**Prompt**
Reproduce the material that follows, please, but only from its first line to the line containing "return sides", inclusive.

========

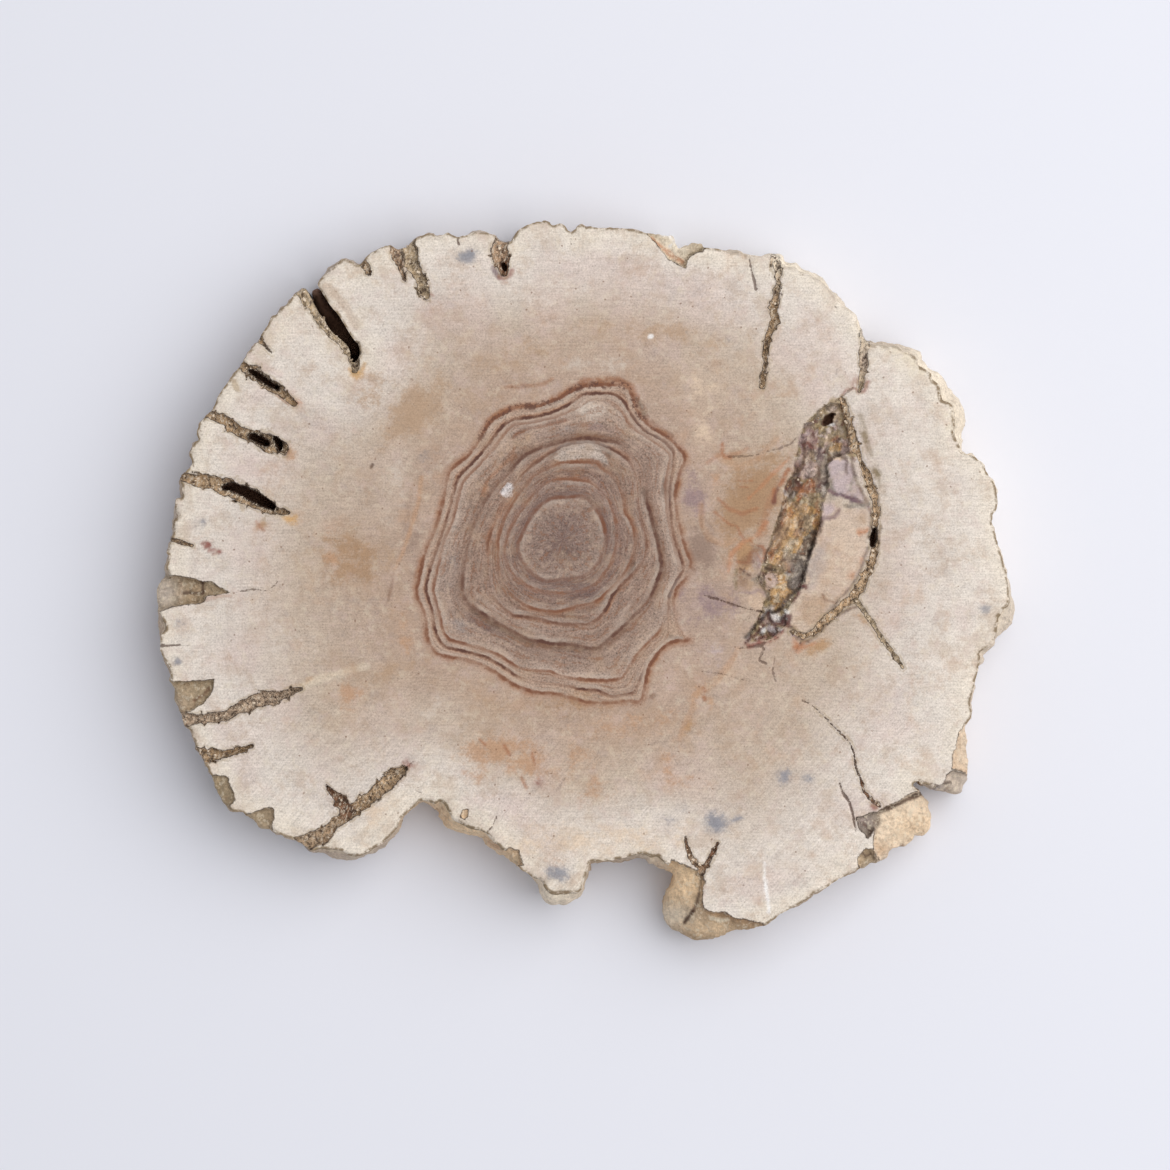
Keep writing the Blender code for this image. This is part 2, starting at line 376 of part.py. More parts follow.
def line_normals(points):
    """The left-hand direction at each point of an open line."""
    sides = []
    for index in range(len(points)):
        before = Vector(points[max(index - 1, 0)])
        after = Vector(points[min(index + 1, len(points) - 1)])
        along = (after - before).normalized()
        sides.append(Vector((-along.y, along.x)))
    return sides


def groove_cutter(line, depth, floor_share, opens_at_rim):
    """A wedge-sided trench along a crack's line, its half width given at the face."""
    line = list(line)
    if opens_at_rim:
        first, second = Vector(line[0][:2]), Vector(line[1][:2])
        outer = first + (first - second).normalized() * RIM_OVERRUN
        line.insert(0, (outer.x, outer.y, line[0][2] * MOUTH_WIDENING))
    sides = line_normals([point[:2] for point in line])
    rise = min(depth, ABOVE_FACE)
    lid_share = 1.0 + (1.0 - floor_share) * rise / depth
    mesh = bmesh.new()
    sections = []
    for (x, y, half), side in zip(line, sides):
        section = []
        for reach, height in (
            (-half * floor_share, THICKNESS - depth),
            (half * floor_share, THICKNESS - depth),
            (half * lid_share, THICKNESS + rise),
            (-half * lid_share, THICKNESS + rise),
        ):
            section.append(mesh.verts.new(Vector((x + side.x * reach, y + side.y * reach, height)) * MM))
        sections.append(section)
    for near, far in zip(sections, sections[1:]):
        for index in range(len(near)):
            after = (index + 1) % len(near)
            mesh.faces.new((near[index], near[after], far[after], far[index]))
    mesh.faces.new(sections[0])
    mesh.faces.new(reversed(sections[-1]))
    bmesh.ops.recalc_face_normals(mesh, faces=mesh.faces)
    return mesh


def knot_cutter():
    """The knot's pocket: a cutter with a flat lid, whose floor is split into facets and roughened."""
    floor_height = THICKNESS - KNOT_DEPTH
    mesh = prism(KNOT_POCKET, [floor_height] * len(KNOT_POCKET), THICKNESS + ABOVE_FACE)
    on_floor = [face for face in mesh.faces if face.calc_center_median().z < (floor_height + FLOOR_SLACK) * MM]
    outer = {edge for edge in mesh.edges if any(face not in on_floor for face in edge.link_faces)}
    inner = {edge for face in on_floor for edge in face.edges} - outer
    long_edges = [edge for edge in inner if edge.calc_length() > KNOT_LONGEST_FACET * MM]
    bmesh.ops.subdivide_edges(mesh, edges=long_edges, cuts=2)
    bmesh.ops.triangulate(mesh, faces=mesh.faces)
    fixed = {vertex for edge in outer if edge.is_valid for vertex in edge.verts}
    for vertex in mesh.verts:
        if vertex not in fixed:
            vertex.co.z += KNOT_ROUGHNESS * MM * noise.noise(vertex.co * KNOT_LUMPS_PER_METRE)
    bmesh.ops.recalc_face_normals(mesh, faces=mesh.faces)
    return mesh


def add_object(name, mesh, collection):
    data = bpy.data.meshes.new(name)
    mesh.to_mesh(data)
    mesh.free()
    thing = bpy.data.objects.new(name, data)
    collection.objects.link(thing)
    return thing


def add_cutter(name, mesh, collection):
    cutter = add_object("cut_" + name, mesh, collection)
    cutter.hide_render = True
    cutter.display_type = "WIRE"


def make_cutters():
    """Everything that is missing from the slab, gathered for one Boolean."""
    cutters = bpy.data.collections.new("broken_away")
    bpy.context.scene.collection.children.link(cutters)
    for name, corners in CHIPS.items():
        add_cutter(name, chip_cutter(corners), cutters)
    for name, (depth, opens_at_rim, line) in CRACKS.items():
        add_cutter(name, groove_cutter(line, depth, CRACK_FLOOR, opens_at_rim), cutters)
    for name, (depth, line) in DEEP_SLOTS.items():
        add_cutter(name, groove_cutter(line, depth, SLOT_FLOOR, False), cutters)
    add_cutter("knot_pocket", knot_cutter(), cutters)
    return cutters


def stone_material():
    material = bpy.data.materials.new("petrified_wood")
    material.use_nodes = True
    shader = material.node_tree.nodes["Principled BSDF"]
    shader.inputs["Base Color"].default_value = STONE_COLOUR
    shader.inputs["Roughness"].default_value = STONE_ROUGHNESS
    shader.inputs["Metallic"].default_value = 0.0
    return material


def make_slice():
    """The whole slice: the slab with its cracks, chips, deep slots and knot pocket cut in."""
    piece = add_object("petrified_wood_slice", stone_slab(), bpy.context.scene.collection)
    piece.data.materials.append(stone_material())
    cut = piece.modifiers.new("broken_away", "BOOLEAN")
    cut.operation = "DIFFERENCE"
    cut.solver = "EXACT"
    cut.operand_type = "COLLECTION"
    cut.collection = make_cutters()
    return piece


clear_scene()
make_slice()
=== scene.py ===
"""Petrified wood slice, dressed: one stone with its rings, stains, filled cracks, knot and broken rim."""

import itertools
import math

import bpy
import numpy as np
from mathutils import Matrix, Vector
from mathutils.geometry import delaunay_2d_cdt


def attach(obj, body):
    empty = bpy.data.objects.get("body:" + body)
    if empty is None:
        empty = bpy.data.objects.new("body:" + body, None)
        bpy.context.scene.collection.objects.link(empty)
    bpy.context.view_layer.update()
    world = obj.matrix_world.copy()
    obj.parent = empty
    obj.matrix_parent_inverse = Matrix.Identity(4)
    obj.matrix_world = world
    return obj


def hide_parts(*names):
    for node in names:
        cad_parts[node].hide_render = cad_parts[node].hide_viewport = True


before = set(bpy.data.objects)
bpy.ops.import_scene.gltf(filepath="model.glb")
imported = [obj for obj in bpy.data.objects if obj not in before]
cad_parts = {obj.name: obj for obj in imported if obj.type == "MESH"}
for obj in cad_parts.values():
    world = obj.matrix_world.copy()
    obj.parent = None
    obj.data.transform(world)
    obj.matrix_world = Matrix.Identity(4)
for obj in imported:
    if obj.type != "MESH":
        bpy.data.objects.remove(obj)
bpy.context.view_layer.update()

MM = 0.001

# Size of the slab and its wall profile, in millimetres as are all the lists below
THICKNESS = 24.0
WALL_PROFILE = ((0.0, 0.0), (0.045, 0.3), (0.26, 0.85), (0.54, 1.0), (0.8, 0.8), (0.97, 0.35), (1.0, 0.0))
BASE_INSET = 0.6
NORMAL_REACH = 3.5
RIM_OVERRUN = 6.0

# The middle line of the long open slot and how far its sediment reaches to each side
SLOT_PLUG = (
    (-79.8, 85.4, 2.2), (-78.2, 82.5, 2.4), (-76.4, 79.4, 2.5), (-74.4, 76.5, 2.5), (-72.5, 73.8, 2.6),
    (-70.2, 70.8, 2.5), (-68.2, 68.3, 2.4), (-67.3, 66, 2.1), (-67.6, 63.8, 1.6),
)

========

**The output**
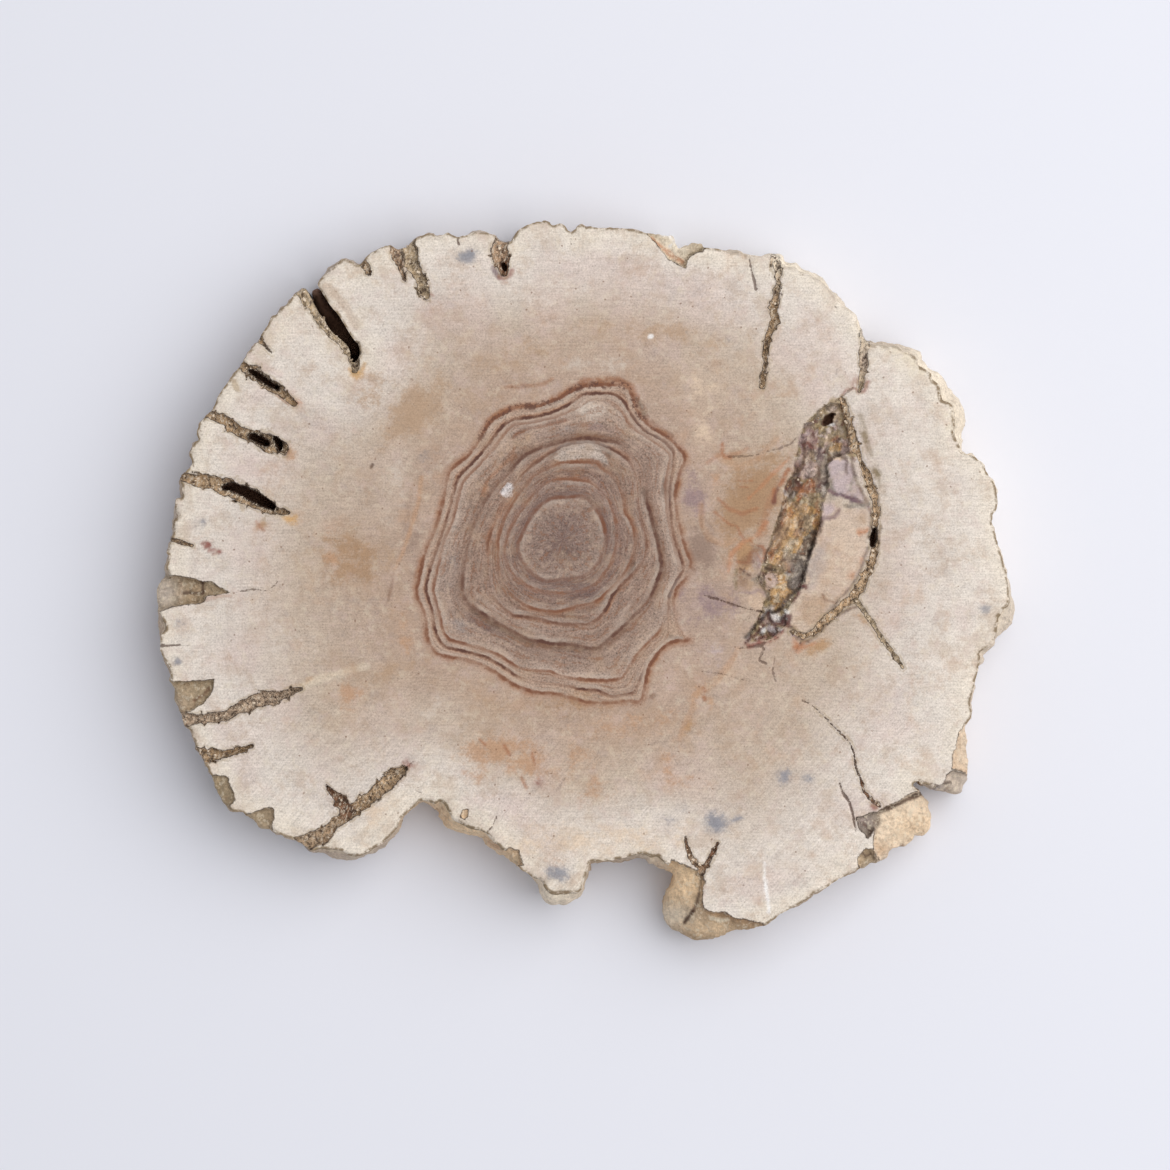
Keep writing the Blender code for this image. This is part 2, starting at line 376 of part.py. More parts follow.
def line_normals(points):
    """The left-hand direction at each point of an open line."""
    sides = []
    for index in range(len(points)):
        before = Vector(points[max(index - 1, 0)])
        after = Vector(points[min(index + 1, len(points) - 1)])
        along = (after - before).normalized()
        sides.append(Vector((-along.y, along.x)))
    return sides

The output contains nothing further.